▶ [SHORT EXERCISE] Write each record again exactly as it stands.

Excerpt from a dataset
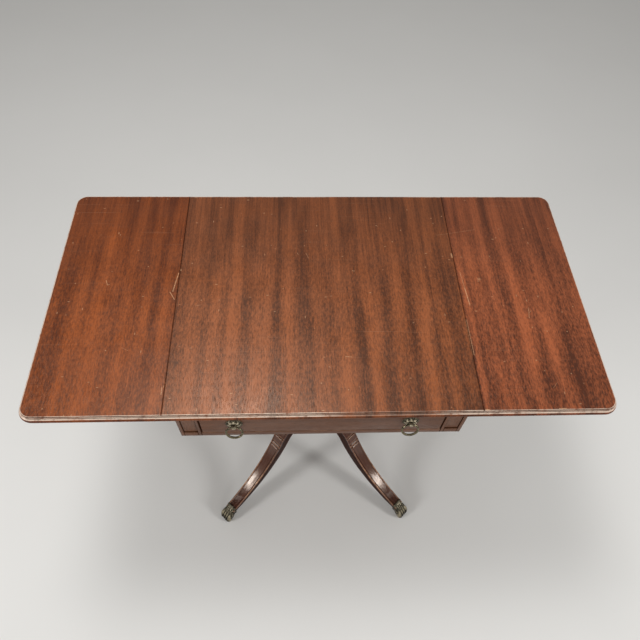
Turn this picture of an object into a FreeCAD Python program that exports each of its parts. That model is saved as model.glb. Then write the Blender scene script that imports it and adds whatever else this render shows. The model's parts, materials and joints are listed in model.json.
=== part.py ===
import FreeCAD
import Part
import Sketcher
import math
import os

# Drop-leaf table on a pedestal with four sabre legs, in millimetres.
# The origin is on the floor under the middle of the top: +X is right, the front is -Y, +Z is up.

SIZES = {
    # Top
    "overall_height": 686.0,
    "centre_width": 533.0,
    "leaf_width": 235.0,
    "top_depth": 508.0,
    "board_thickness": 20.0,
    "leaf_corner_radius": 25.0,
    # Edge moulding, counted inwards from the bead and down from the top
    "lip_setback": 5.0,
    "lip_height": 2.5,
    "fillet_height": 2.0,
    "bead_setback": 3.5,
    "bead_height": 12.0,
    # Rule joint between the centre board and a leaf
    "rule_fillet": 3.0,
    "pin_rise": 3.5,
    "rule_gap": 0.5,
    # Leaf hinges
    "hinge_end_inset": 94.0,
    "hinge_length": 38.0,
    "hinge_reach": 42.0,
    "plate_thickness": 2.0,
    "knuckle_radius": 3.2,
    "hinge_pin_radius": 1.5,
    "knuckle_gap": 0.3,
    "knuckle_channel_gap": 0.6,
    "running_gap": 0.05,
    "hinge_screw_radius": 1.6,
    "hinge_screw_head_radius": 3.0,
    "hinge_screw_length": 13.0,
    # Apron
    "apron_side_inset": 12.5,
    "apron_end_inset": 17.5,
    "apron_height": 97.5,
    "stile_width": 38.0,
    "stile_thickness": 18.0,
    "stile_border": 6.0,
    "stile_field_depth": 2.0,
    "back_rail_thickness": 18.0,
    "front_top_rail_height": 8.0,
    "front_bottom_rail_height": 14.5,
    "front_rail_depth": 55.0,
    "fly_thickness": 18.0,
    "fly_pivot_offset": 75.0,
    "fly_length": 150.0,
    "fly_gap": 0.8,
    "fly_top_gap": 0.4,
    "fly_side_gap": 0.3,
    "fly_pin_radius": 2.5,
    "fly_finger_gap": 0.4,
    "finger_notch_radius": 16.0,
    "finger_notch_depth": 11.0,
    "runner_width": 20.0,
    "kicker_height": 15.0,
    "kicker_screw_offset": 96.0,
    "stop_width": 30.0,
    "stop_depth": 15.0,
    "stop_height": 6.0,
    "stop_offset": 120.0,
    "stop_gap": 0.3,
    "glue_block_leg": 30.0,
    "glue_block_height": 55.0,
    "top_screw_radius": 2.2,
    "top_screw_head_radius": 4.2,
    "top_screw_bite": 12.0,
    "screw_slot_width": 1.0,
    "screw_slot_depth": 0.8,
    # Drawer
    "drawer_front_gap": 1.0,
    "drawer_lift": 0.3,
    "drawer_front_thickness": 18.0,
    "drawer_wall": 10.0,
    "drawer_back_gap": 59.0,
    "drawer_side_height": 62.0,
    "drawer_back_height": 46.0,
    "drawer_bottom_thickness": 5.0,
    "drawer_bottom_rise": 8.0,
    "drawer_groove": 5.0,
    "tail_length": 12.0,
    "tail_height": 11.0,
    "tail_flare": 2.0,
    # Ring pulls
    "pull_offset": 155.0,
    "rosette_radius": 15.0,
    "rosette_thickness": 5.5,
    "pull_reach": 7.3,
    "neck_radius": 2.5,
    "eye_radius": 4.2,
    "eye_width": 6.0,
    "eye_hole_radius": 2.2,
    "ring_radius": 14.2,
    "ring_wire_radius": 1.6,
    "ring_tilt": 16.0,
    "nut_width": 9.0,
    "nut_height": 4.0,
    "shank_end": 3.0,
    # Pedestal
    "leg_angle": 45.0,
    "bearer_half_width": 60.0,
    "bearer_thickness": 20.0,
    "bearer_front_overlap": 29.5,
    "bearer_back_overlap": 14.0,
    "bearer_cant": 4.0,
    "bearer_screw_radius": 2.5,
    "bearer_screw_head_radius": 4.2,
    "bearer_screw_bite": 8.0,
    "tenon_radius": 20.0,
    "column_radius": 46.0,
    "hub_bottom": 182.0,
    "hub_height": 64.0,
    "leg_width": 31.0,
    "toe_width": 27.0,
    "leg_root_height": 56.0,
    "knee_top_radius": 102.0,
    "knee_top_angle": 62.0,
    "knee_flat": 16.0,
    "knee_bottom_radius": 50.0,
    "knee_bottom_angle": 60.0,
    "toe_reach": 312.0,
    "toe_height": 38.0,
    "toe_depth": 19.0,
    "tongue_width": 14.0,
    "tongue_length": 20.0,
    "tongue_height": 46.0,
    "cope_gap": 0.1,
    "reed_radius": 1.6,
    "reed_edge": 4.6,
    "cross_cut_radius": 1.3,
    "brace_arm_width": 16.0,
    "brace_reach": 61.0,
    "brace_thickness": 2.5,
    "brace_screw_place": 53.0,
    "brace_screw_radius": 2.0,
    "brace_screw_head_radius": 3.6,
    "brace_screw_length": 16.0,
    # Toe caps
    "cap_overlap": 10.0,
    "cap_wall": 2.2,
    "cap_length": 24.0,
    "cap_foot_height": 20.0,
    "cap_flute_radius": 2.4,
    # One overrun serves every cut
    "cut_overrun": 2.0,
}

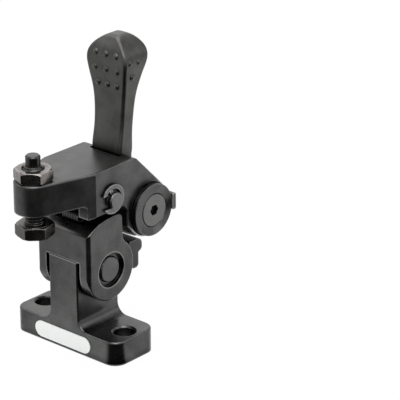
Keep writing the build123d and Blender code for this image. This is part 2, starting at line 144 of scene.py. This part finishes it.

▶ [ANSWER BELOW]
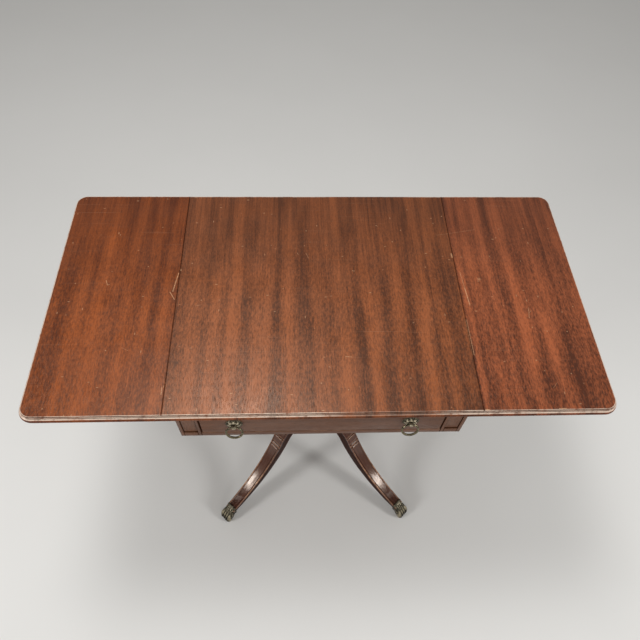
Turn this picture of an object into a FreeCAD Python program that exports each of its parts. That model is saved as model.glb. Then write the Blender scene script that imports it and adds whatever else this render shows. The model's parts, materials and joints are listed in model.json.
=== part.py ===
import FreeCAD
import Part
import Sketcher
import math
import os

# Drop-leaf table on a pedestal with four sabre legs, in millimetres.
# The origin is on the floor under the middle of the top: +X is right, the front is -Y, +Z is up.

SIZES = {
    # Top
    "overall_height": 686.0,
    "centre_width": 533.0,
    "leaf_width": 235.0,
    "top_depth": 508.0,
    "board_thickness": 20.0,
    "leaf_corner_radius": 25.0,
    # Edge moulding, counted inwards from the bead and down from the top
    "lip_setback": 5.0,
    "lip_height": 2.5,
    "fillet_height": 2.0,
    "bead_setback": 3.5,
    "bead_height": 12.0,
    # Rule joint between the centre board and a leaf
    "rule_fillet": 3.0,
    "pin_rise": 3.5,
    "rule_gap": 0.5,
    # Leaf hinges
    "hinge_end_inset": 94.0,
    "hinge_length": 38.0,
    "hinge_reach": 42.0,
    "plate_thickness": 2.0,
    "knuckle_radius": 3.2,
    "hinge_pin_radius": 1.5,
    "knuckle_gap": 0.3,
    "knuckle_channel_gap": 0.6,
    "running_gap": 0.05,
    "hinge_screw_radius": 1.6,
    "hinge_screw_head_radius": 3.0,
    "hinge_screw_length": 13.0,
    # Apron
    "apron_side_inset": 12.5,
    "apron_end_inset": 17.5,
    "apron_height": 97.5,
    "stile_width": 38.0,
    "stile_thickness": 18.0,
    "stile_border": 6.0,
    "stile_field_depth": 2.0,
    "back_rail_thickness": 18.0,
    "front_top_rail_height": 8.0,
    "front_bottom_rail_height": 14.5,
    "front_rail_depth": 55.0,
    "fly_thickness": 18.0,
    "fly_pivot_offset": 75.0,
    "fly_length": 150.0,
    "fly_gap": 0.8,
    "fly_top_gap": 0.4,
    "fly_side_gap": 0.3,
    "fly_pin_radius": 2.5,
    "fly_finger_gap": 0.4,
    "finger_notch_radius": 16.0,
    "finger_notch_depth": 11.0,
    "runner_width": 20.0,
    "kicker_height": 15.0,
    "kicker_screw_offset": 96.0,
    "stop_width": 30.0,
    "stop_depth": 15.0,
    "stop_height": 6.0,
    "stop_offset": 120.0,
    "stop_gap": 0.3,
    "glue_block_leg": 30.0,
    "glue_block_height": 55.0,
    "top_screw_radius": 2.2,
    "top_screw_head_radius": 4.2,
    "top_screw_bite": 12.0,
    "screw_slot_width": 1.0,
    "screw_slot_depth": 0.8,
    # Drawer
    "drawer_front_gap": 1.0,
    "drawer_lift": 0.3,
    "drawer_front_thickness": 18.0,
    "drawer_wall": 10.0,
    "drawer_back_gap": 59.0,
    "drawer_side_height": 62.0,
    "drawer_back_height": 46.0,
    "drawer_bottom_thickness": 5.0,
    "drawer_bottom_rise": 8.0,
    "drawer_groove": 5.0,
    "tail_length": 12.0,
    "tail_height": 11.0,
    "tail_flare": 2.0,
    # Ring pulls
    "pull_offset": 155.0,
    "rosette_radius": 15.0,
    "rosette_thickness": 5.5,
    "pull_reach": 7.3,
    "neck_radius": 2.5,
    "eye_radius": 4.2,
    "eye_width": 6.0,
    "eye_hole_radius": 2.2,
    "ring_radius": 14.2,
    "ring_wire_radius": 1.6,
    "ring_tilt": 16.0,
    "nut_width": 9.0,
    "nut_height": 4.0,
    "shank_end": 3.0,
    # Pedestal
    "leg_angle": 45.0,
    "bearer_half_width": 60.0,
    "bearer_thickness": 20.0,
    "bearer_front_overlap": 29.5,
    "bearer_back_overlap": 14.0,
    "bearer_cant": 4.0,
    "bearer_screw_radius": 2.5,
    "bearer_screw_head_radius": 4.2,
    "bearer_screw_bite": 8.0,
    "tenon_radius": 20.0,
    "column_radius": 46.0,
    "hub_bottom": 182.0,
    "hub_height": 64.0,
    "leg_width": 31.0,
    "toe_width": 27.0,
    "leg_root_height": 56.0,
    "knee_top_radius": 102.0,
    "knee_top_angle": 62.0,
    "knee_flat": 16.0,
    "knee_bottom_radius": 50.0,
    "knee_bottom_angle": 60.0,
    "toe_reach": 312.0,
    "toe_height": 38.0,
    "toe_depth": 19.0,
    "tongue_width": 14.0,
    "tongue_length": 20.0,
    "tongue_height": 46.0,
    "cope_gap": 0.1,
    "reed_radius": 1.6,
    "reed_edge": 4.6,
    "cross_cut_radius": 1.3,
    "brace_arm_width": 16.0,
    "brace_reach": 61.0,
    "brace_thickness": 2.5,
    "brace_screw_place": 53.0,
    "brace_screw_radius": 2.0,
    "brace_screw_head_radius": 3.6,
    "brace_screw_length": 16.0,
    # Toe caps
    "cap_overlap": 10.0,
    "cap_wall": 2.2,
    "cap_length": 24.0,
    "cap_foot_height": 20.0,
    "cap_flute_radius": 2.4,
    # One overrun serves every cut
    "cut_overrun": 2.0,
}

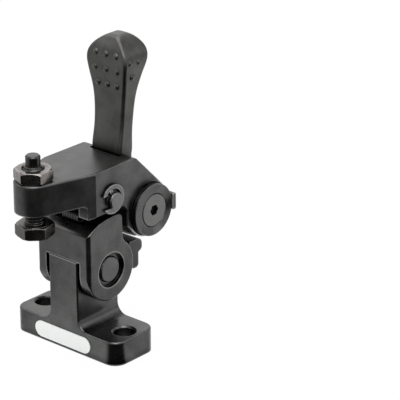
Keep writing the build123d and Blender code for this image. This is part 2, starting at line 144 of scene.py. This part finishes it.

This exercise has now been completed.